Minister of Public Instruction
- In office August 10, 1918 – October 7, 1918
- Preceded by: Emilio Ferrero
- Succeeded by: Rafael Cárdenas Piñeros
- In office June 17, 1911 – November 23, 1911
- Preceded by: Pedro María Carreño [es]
- Succeeded by: Marco Fidel Suárez
- In office June 10, 1909 – August 3, 1909
- Preceded by: Tulio Ospina [es]
- Succeeded by: Benjamín Uribe

Second Presidential Designate of Colombia
- In office 1911–1913
- Preceded by: José María Campo
- Succeeded by: Jorge Holguín

Minister of Foreign Affairs
- In office November 23, 1911 – December 10, 1912
- Preceded by: Enrique Olaya Herrera
- Succeeded by: Francisco José Urrutia

Minister of Finance
- In office May 28, 1900 – July 31, 1900
- Preceded by: Carlos Calderón Reyes [es]
- Succeeded by: Miguel Abadía Méndez

Minister of Government
- In office August 8, 1890 – January 3, 1891
- Preceded by: Vicente Restrepo
- Succeeded by: Guillermo Quintero Calderón

Minister of Justice
- In office October 15, 1890 – May 11, 1891
- Preceded by: Position established
- Succeeded by: Luis Antonio Mesa

Personal details
- Born: June 25, 1840 Pamplona, New Granada
- Died: 20th century
- Political party: Conservative Party
- Alma mater: Universidad del Rosario

= José María González Valencia =

Colombian lawyer, academic, diplomat and politician

José María González Valencia (born in Pamplona on ) was a Colombian Conservative politician, lawyer, academic, diplomat, writer and educator.
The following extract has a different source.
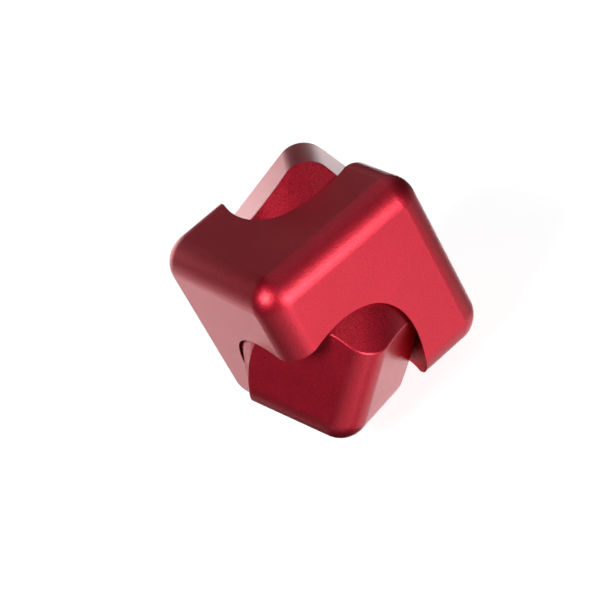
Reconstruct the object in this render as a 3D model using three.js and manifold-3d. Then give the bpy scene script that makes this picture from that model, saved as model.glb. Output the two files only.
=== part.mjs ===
// A spinning fidget cube, in millimetres, +Z up.
//
// The cube lies square to the axes with its centre at the origin, its front towards -Y. It spins about a
// body diagonal, from the corner at (-, -, -) to the corner at (+, +, +). A cylindrical cut round that
// diagonal parts the cube into a belt, which keeps six of the corners, and two corner caps, lower and
// upper, which keep one each. A finger on one cap and a thumb on the other hold the cube while the belt
// spins between them. The belt has a web across its middle with a ball bearing in a seat on each side.
// Each cap has a spigot in the inner ring of its own bearing, held by a screw and a washer from the back,
// and is pressed into the belt together with its bearing. So either cap also turns alone, and the cube's
// faces are whole only where both caps are turned flush with the belt.

import * as THREE from "three";
import { RoundedBoxGeometry } from "three/addons/geometries/RoundedBoxGeometry.js";
import { mergeVertices } from "three/addons/utils/BufferGeometryUtils.js";
import Module from "manifold-3d";

const wasm = await Module();
wasm.setup();

// ---- Driving dimensions ----

const EDGE = 28; // of the whole cube
const FILLET = 4; // radius on all its edges and corners
const BORE_RADIUS = 12.25; // the belt's two wide bores, where the caps sit
const CAP_RADIUS = 11.85; // the caps' round walls
const WEB = 12; // thickness of the belt's web, between the wide bores
const CAP_GAP = 0.4; // from the web to a cap's back

// How far each cap is turned about the spin axis from where it is flush with the belt, at rest.
const LOWER_CAP_TURN = 46.3;
const UPPER_CAP_TURN = -37;

// The two bearings are of the 6 x 12 x 4 mm miniature size, with 1/16 inch balls.
const BEARING_BORE = 6;
const BEARING_OUTSIDE = 12;
const BEARING_WIDTH = 4;
const BALL_DIAMETER = 1.588;
const BALL_COUNT = 8;
const INNER_LAND = 3.95; // outer radius of the inner ring's shoulders
const OUTER_LAND = 5.2; // inner radius of the outer ring's shoulders
const RACE_CONFORMITY = 0.52; // race groove radius as a share of the ball's diameter
const RACE_CLEARANCE = 0.03;
const SHIELD_THICKNESS = 0.2;
const SHIELD_RECESS = { radius: 5.5, depth: 0.4 };
const SHIELD_HOLE = 4.1;
const CAGE = { inner: 4.1, outer: 5.05, base: -1.2, rim: 0.6, pocket: 0.88 };

// What holds a cap on its bearing: an M3 low-head screw, and a washer that clamps the inner ring.
const SCREW = { radius: 1.5, length: 8, headRadius: 2.75, headHeight: 1.1, hexRadius: 1.155, hexDepth: 0.75 };
const TAPPED_HOLE = { radius: 1.53, depth: 9.5 };
const WASHER = { inner: 1.6, outer: 3.8, thickness: 0.5 };
const SHIM = { inner: 3.05, outer: 3.8 };
const SPIGOT_SHORTFALL = 0.2; // the spigot ends this far inside the ring, so that the washer grips the ring
const RIB_HOLE = 4.9; // through the middle of the web, round the screw heads

const FIT = 0.02; // gap on each side of a face that touches or is pressed into its neighbour
const BEYOND = 5; // how far a cutting tool runs past what it cuts

// Facets round a circle, and across half of a fillet.
const WIDE = 60;
const RING = 36;
const SMALL = 20;
const FILLET_STEPS = 3;
const BALL_FACETS = [10, 6]; // round and from pole to pole
const GROOVE_STEPS = 4;

// ---- Dimensions that follow ----

const CENTRE_TO_CORNER = (EDGE * Math.sqrt(3)) / 2; // if the corner were sharp
const WEB_FACE = WEB / 2; // heights are measured from the cube's centre, outwards along the spin axis
const CAP_BACK = WEB_FACE + CAP_GAP;
const BEARING_MIDDLE = WEB_FACE - BEARING_WIDTH / 2;
const SEAT_FLOOR = WEB_FACE - BEARING_WIDTH;
const WASHER_TOP = SEAT_FLOOR - FIT;
const HEAD_TOP = WASHER_TOP - WASHER.thickness - FIT;
const PITCH_RADIUS = (INNER_LAND + OUTER_LAND) / 2;

// ---- Materials ----

const metal = (color, roughness) => new THREE.MeshStandardMaterial({ color, roughness, metalness: 1 });
const anodised = metal(0xc8283a, 0.35);
const bearingSteel = metal(0xc9ccd0, 0.2);
const pressedSteel = metal(0xb4b6b8, 0.35);
const screwSteel = metal(0x2b2c2f, 0.4);
const nylon = new THREE.MeshStandardMaterial({ color: 0xd9c9a3, roughness: 0.55, metalness: 0 });

// ---- From geometry to solid and back ----

function solid(geometry) {
  const bare = geometry.index ? geometry.toNonIndexed() : geometry.clone();
  bare.deleteAttribute("normal");
  bare.deleteAttribute("uv");
  const merged = mergeVertices(bare, 1e-4);
  return new wasm.Manifold(
    new wasm.Mesh({
      numProp: 3,
      vertProperties: merged.attributes.position.array,
      triVerts: new Uint32Array(merged.index.array),
    }),
  );
}

function geometryOf(manifold) {
  const mesh = manifold.getMesh();
  const positions = new Float32Array(mesh.numVert * 3);
  for (let vertex = 0; vertex < mesh.numVert; vertex++) {
    const start = vertex * mesh.numProp;
    positions.set(mesh.vertProperties.subarray(start, start + 3), vertex * 3);
  }
  return new THREE.BufferGeometry()
    .setAttribute("position", new THREE.BufferAttribute(positions, 3))
    .setIndex(new THREE.BufferAttribute(mesh.triVerts, 1));
}

// ---- Shapes round the spin axis ----

// A closed outline of [radius, height] pairs, anticlockwise, turned round Z.
function turned(outline, facets) {
  const points = [...outline, outline[0]].map(([radius, height]) => new THREE.Vector2(radius, height));
  return new THREE.LatheGeometry(points, facets).rotateX(Math.PI / 2);
}

function ring(inner, outer, low, high, facets) {
  return turned([[inner, low], [outer, low], [outer, high], [inner, high]], facets);
}

function rod(radius, low, high, facets) {
  return new THREE.CylinderGeometry(radius, radius, high - low, facets)
    .rotateX(Math.PI / 2)
    .translate(0, 0, (low + high) / 2);
}

// Every shape is modelled with the spin axis along Z, so the cube stands on its corner there, with edges
// that rise in three directions round Z. X is square to the first edge, so half a turn about X swaps the
// cube's two ends.
const edgeOnItsCorner = (azimuth) => {
  const angle = THREE.MathUtils.degToRad(azimuth);
  const across = Math.sqrt(2 / 3);
  return new THREE.Vector3(across * Math.cos(angle), across * Math.sin(angle), Math.sqrt(1 / 3));
};
const ontoItsCorner = new THREE.Matrix4().makeBasis(...[90, 210, 330].map(edgeOnItsCorner));

function wholeCube() {
  return solid(new RoundedBoxGeometry(EDGE, EDGE, EDGE, FILLET_STEPS, FILLET).applyMatrix4(ontoItsCorner));
}

// ---- The belt ----

function beltGeometry() {
  const end = CENTRE_TO_CORNER + BEYOND;
  const seat = BEARING_OUTSIDE / 2;
  let belt = wholeCube().subtract(solid(rod(RIB_HOLE, -end, end, RING)));
  for (const way of [-1, 1]) {
    const span = (from) => [Math.min(way * from, way * end), Math.max(way * from, way * end)];
    belt = belt.subtract(solid(rod(BORE_RADIUS, ...span(WEB_FACE), WIDE)));
    belt = belt.subtract(solid(rod(seat, ...span(SEAT_FLOOR), WIDE)));
  }
  return geometryOf(belt);
}

// ---- One side's parts, modelled below the web; heights below the cube's centre are negative ----

function capGeometry() {
  const round = solid(rod(CAP_RADIUS, -CENTRE_TO_CORNER - BEYOND, -CAP_BACK, WIDE));
  const spigotEnd = -(SEAT_FLOOR + SPIGOT_SHORTFALL);
  const spigot = solid(rod(BEARING_BORE / 2 - 1.5 * FIT, -CAP_BACK - 1, spigotEnd, RING));
  const hole = solid(rod(TAPPED_HOLE.radius, spigotEnd - TAPPED_HOLE.depth, 0, SMALL));
  return geometryOf(wholeCube().intersect(round).add(spigot).subtract(hole));
}

function shimGeometry() {
  return ring(SHIM.inner, SHIM.outer, -CAP_BACK + FIT, -WEB_FACE - FIT, SMALL);
}

function washerGeometry() {
  return ring(WASHER.inner, WASHER.outer, -WASHER_TOP, -WASHER_TOP + WASHER.thickness, SMALL);
}

function screwGeometry() {
  const headTop = -HEAD_TOP + SCREW.headHeight;
  const head = solid(rod(SCREW.headRadius, -HEAD_TOP, headTop, SMALL));
  const shank = solid(rod(SCREW.radius, -HEAD_TOP - SCREW.length, -HEAD_TOP + SCREW.headHeight / 2, SMALL));
  const socket = solid(rod(SCREW.hexRadius, headTop - SCREW.hexDepth, headTop + BEYOND, 6));
  return geometryOf(head.add(shank).subtract(socket));
}

// The groove that the balls run in, from one shoulder to the other, as [radius, height] pairs.
// side is 1 for the outer ring, whose groove bulges outwards, and -1 for the inner ring.
function raceGroove(side, land) {
  const radius = RACE_CONFORMITY * BALL_DIAMETER;
  const bottom = PITCH_RADIUS + side * (BALL_DIAMETER / 2 + RACE_CLEARANCE);
  const centre = bottom - side * radius;
  const opening = Math.acos(Math.abs(land - centre) / radius);
  return Array.from({ length: GROOVE_STEPS + 1 }, (_, step) => {
    const angle = opening * ((2 * step) / GROOVE_STEPS - 1);
    return [centre + side * radius * Math.cos(angle), radius * Math.sin(angle)];
  });
}

function outerRingGeometry() {
  const half = BEARING_WIDTH / 2 - FIT;
  const outside = BEARING_OUTSIDE / 2 - FIT;
  const step = half - SHIELD_RECESS.depth;
  return turned([
    [outside, -half], [outside, half],
    [SHIELD_RECESS.radius, half], [SHIELD_RECESS.radius, step], [OUTER_LAND, step],
    ...raceGroove(1, OUTER_LAND).reverse(),
    [OUTER_LAND, -step], [SHIELD_RECESS.radius, -step], [SHIELD_RECESS.radius, -half],
  ], RING);
}

function innerRingGeometry() {
  const half = BEARING_WIDTH / 2 - FIT;
  const bore = BEARING_BORE / 2;
  return turned([
    [bore, -half], [INNER_LAND, -half], ...raceGroove(-1, INNER_LAND), [INNER_LAND, half], [bore, half],
  ], RING);
}

function shieldGeometry() {
  return ring(SHIELD_HOLE, SHIELD_RECESS.radius - 1.5 * FIT, 0, SHIELD_THICKNESS, RING);
}

const ballPlace = (index) => {
  const angle = (2 * Math.PI * index) / BALL_COUNT;
  return [PITCH_RADIUS * Math.cos(angle), PITCH_RADIUS * Math.sin(angle), 0];
};

// A crown cage: a ring whose pockets are open on one side, so that it snaps over the balls.
function cageGeometry() {
  let cage = solid(ring(CAGE.inner, CAGE.outer, CAGE.base, CAGE.rim, RING));
  for (let index = 0; index < BALL_COUNT; index++) {
    const pocket = new THREE.SphereGeometry(CAGE.pocket, ...BALL_FACETS).translate(...ballPlace(index));
    cage = cage.subtract(solid(pocket));
  }
  return geometryOf(cage);
}

function ballGeometry() {
  return new THREE.SphereGeometry(BALL_DIAMETER / 2, ...BALL_FACETS);
}

// ---- Assembly ----

function part(name, geometry, material, height = 0) {
  const mesh = new THREE.Mesh(geometry, material);
  mesh.name = name;
  mesh.position.z = height;
  return mesh;
}

// Everything on one side of the web. turn is the cap's, and over turns the side upside down for the top.
function side(name, turn, over) {
  const withCap = new THREE.Group().add(
    part(`${name}_corner_cap`, capGeometry(), anodised),
    part(`${name}_cap_shim`, shimGeometry(), bearingSteel),
    part(`${name}_bearing_inner_ring`, innerRingGeometry(), bearingSteel, -BEARING_MIDDLE),
    part(`${name}_clamp_washer`, washerGeometry(), pressedSteel),
    part(`${name}_cap_screw`, screwGeometry(), screwSteel),
  );

  const shieldInset = BEARING_WIDTH / 2 - SHIELD_RECESS.depth + FIT;
  const withBelt = new THREE.Group().add(
    part(`${name}_bearing_outer_ring`, outerRingGeometry(), bearingSteel, -BEARING_MIDDLE),
    part(`${name}_bearing_cap_side_shield`, shieldGeometry(), pressedSteel,
      -BEARING_MIDDLE - shieldInset - SHIELD_THICKNESS),
    part(`${name}_bearing_web_side_shield`, shieldGeometry(), pressedSteel, -BEARING_MIDDLE + shieldInset),
  );

  const ballTrain = new THREE.Group().add(part(`${name}_ball_cage`, cageGeometry(), nylon));
  for (let index = 0; index < BALL_COUNT; index++) {
    const ball = part(`${name}_ball_${index + 1}`, ballGeometry(), bearingSteel);
    ball.position.set(...ballPlace(index));
    ballTrain.add(ball);
  }
  ballTrain.position.z = -BEARING_MIDDLE;

  const placed = new THREE.Group();
  for (const group of [withCap, withBelt, ballTrain]) {
    const flipped = new THREE.Group().add(group);
    flipped.rotation.x = over ? Math.PI : 0;
    const turning = new THREE.Group().add(flipped);
    turning.rotation.z = group === withCap ? THREE.MathUtils.degToRad(turn) : 0;
    placed.add(turning);
  }
  return placed;
}

const fidgetCube = new THREE.Group().add(
  part("spinning_belt", beltGeometry(), anodised),
  side("lower", LOWER_CAP_TURN, false),
  side("upper", UPPER_CAP_TURN, true),
);
fidgetCube.setRotationFromMatrix(ontoItsCorner.clone().transpose());

export default fidgetCube;
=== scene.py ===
"""The looks of a spinning fidget cube: a red anodised cube cut round one body diagonal, whose six-cornered
belt spins on ball bearings between two corner caps.

Shapes are made in millimetres with the spin axis along Z and the cube's centre at the origin, as if each
belonged to the upper side, and are then put in their places in the row frame, in metres.
"""

import math

import bmesh
import bpy
import numpy as np
from mathutils import Euler, Matrix, Vector


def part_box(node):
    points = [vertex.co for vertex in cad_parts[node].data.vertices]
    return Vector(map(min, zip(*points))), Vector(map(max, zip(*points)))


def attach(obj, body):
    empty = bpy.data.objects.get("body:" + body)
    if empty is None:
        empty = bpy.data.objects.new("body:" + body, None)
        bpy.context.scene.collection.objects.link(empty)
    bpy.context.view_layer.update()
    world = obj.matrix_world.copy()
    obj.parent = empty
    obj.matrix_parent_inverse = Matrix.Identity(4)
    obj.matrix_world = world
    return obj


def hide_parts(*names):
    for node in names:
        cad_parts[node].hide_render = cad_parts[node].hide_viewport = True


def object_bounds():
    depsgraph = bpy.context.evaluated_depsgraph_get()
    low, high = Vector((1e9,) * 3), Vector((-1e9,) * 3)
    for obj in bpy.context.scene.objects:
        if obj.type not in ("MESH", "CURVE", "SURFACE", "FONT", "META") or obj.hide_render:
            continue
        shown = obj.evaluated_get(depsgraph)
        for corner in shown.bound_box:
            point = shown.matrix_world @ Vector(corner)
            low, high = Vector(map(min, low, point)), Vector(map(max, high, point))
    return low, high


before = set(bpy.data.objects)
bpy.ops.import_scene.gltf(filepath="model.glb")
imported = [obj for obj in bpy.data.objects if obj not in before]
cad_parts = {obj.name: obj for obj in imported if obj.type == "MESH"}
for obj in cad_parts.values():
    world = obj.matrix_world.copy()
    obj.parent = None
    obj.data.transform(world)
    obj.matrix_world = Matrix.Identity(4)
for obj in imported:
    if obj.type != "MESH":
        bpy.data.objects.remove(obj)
cad_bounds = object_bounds()

# ---- Sizes, in millimetres and degrees ----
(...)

He was also a professor of law at the Faculty of Jurisprudence of the Colegio Mayor del Rosario, in Bogotá, where he became rector in January 1899. In politics he held several important positions such as Senator of the Republic, State Councilor, and Colombian minister to the Holy See. He was the first Minister of Justice in the history of Colombia, since his position was created in 1890 by then-president Carlos Holguín.

==Biography==
José María González was born in Pamplona, then the Republic of New Granada, on June 25, 1840, into a middle-class family from the Norte de Santander region. González obtained his bachelor's degree from the Pío IX school in Pamplona, from where he earned a doctorate in law. González began his political career at the end of the 19th century, on behalf of the Colombian Conservative Party, to which one of his brothers also belonged.

President Carlos Holguín Mallarino appointed him Minister of Government, between August 8, 1890, and January 3, 1891, and almost simultaneously he was appointed Minister of Justice, between October 15, 1890, to May 11, 1891, being the first in office in the history of the country. Among his first and new functions as Minister of Justice, González had to direct access to justice, the prison system, Church-state relations, legislation and accounting.

In January 1899, González was elected rector of the Universidad del Rosario, and months later, during the administration of the nationalist Manuel Antonio Sanclemente, at the height of the Thousand Days' War, he served briefly as Minister of Finance since May 28, 1900, until the overthrow of Sanclemente, on July 31 of the same year.

Years later he served as Minister of Public Instruction during the brief government of Jorge Holguín, between June 10 and August 3, 1909, until his brother Ramón assumed the presidency. José María took up arms trying in vain to get Holguín back into the government and in the end he had to accept the legitimacy of Ramón in the presidency, who had been Reyes' vice president between 1904 and 1906.

He served as minister of public instruction from June 17 to November 23 and then became chancellor for the republican government of the conservative Carlos Eugenio Restrepo, between November 23, 1911, and December 10, 1912. In 1911 he was also elected by Congress as Second Presidential Designate for the period 1911–1913, being the first to hold the position since its abolition in 1885.

Between August 7 and October 7, 1918, that is, for exactly two months, he held his last public position, being Minister of Public Instruction for the third time, this time for President Marco Fidel Suárez.

==Family==
José María was the eldest son of the marriage of Rafael González Rodríguez and Susana Valencia Bautista. He was the brother of Ramón, Cecilia, María Antonia, Matilde, Víctor, Luis Eusebio, Gertrudis and Mariana González Valencia. His older brother, Ramón, was a prominent soldier and became Vice President of Colombia during the government of Rafael Reyes, and was then named president in 1909.

González was married twice. The first was with Ana Josefa Concha Ferreira, sister of the conservative politician José Vicente Concha, who was president of the country between 1914 and 1918; and aunt of the priest Luis Concha Córdoba (son of José Vicente). With Ana, José María had 7 children: Juan Ernesto, María Ignacia, José María, Julio, Paulina, Rafael and Josefina González Concha.

His second wife was Tomasa Álvarez Moreno, with whom he had no children.